For many years, St. Vincent had an exclusivity treaty with the European Union for the export of bananas from St. Vincent. A few years back, that treaty was canceled, leaving St. Vincent with virtually no market for their primary export. This was a terrible crush to the island's economy, so the government began to open the island to tourism and to develop that industry to try to provide jobs and revenue for the people of the island. However, as the people are waiting for the tourism industry to grow and make a strong positive impact on the country, many of them are without jobs: the unemployment rate is at about 23% under "normal circumstances."
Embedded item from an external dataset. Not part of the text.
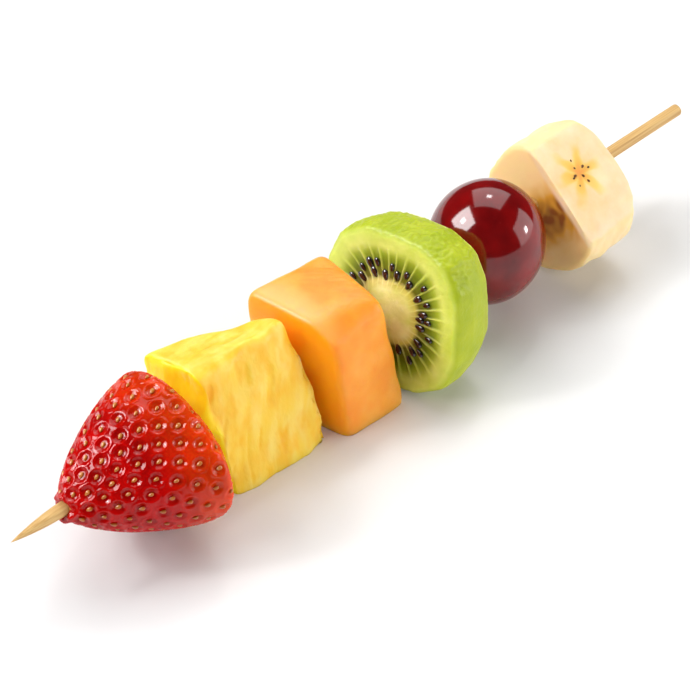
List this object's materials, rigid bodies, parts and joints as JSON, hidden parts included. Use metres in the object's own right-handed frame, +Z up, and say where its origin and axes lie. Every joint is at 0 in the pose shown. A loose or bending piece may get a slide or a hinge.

     On October 30, 2010, Hurricane Tomas ripped across the islands of St. Vincent and St. Lucia, wreaking terrible damage to both islands. On St. Vincent, the farmers were preparing to harvest their bananas just two days later, but by the time Tomas had passed, there was no crop to harvest. All of the islands banana, coconut and breadfruit crops were destroyed. In addition, there is virtually no industry on the island, but there are a couple of arrowroot processing plants, both of which were severely damaged. Houses were severely damaged with roofs ripped off and the contents ruined by the rain and flood waters, homes were washed away or destroyed by mud slides, and others were blown away. The poor became poorer; the hungry became hungrier still, and with few social services and limited access to the services that are available, the situation in St. Vincent is dire.


     The government is helping with reconstruction, but food continues to be in great shortage. We must increase our efforts to help the hungry children in St. Vincent!!!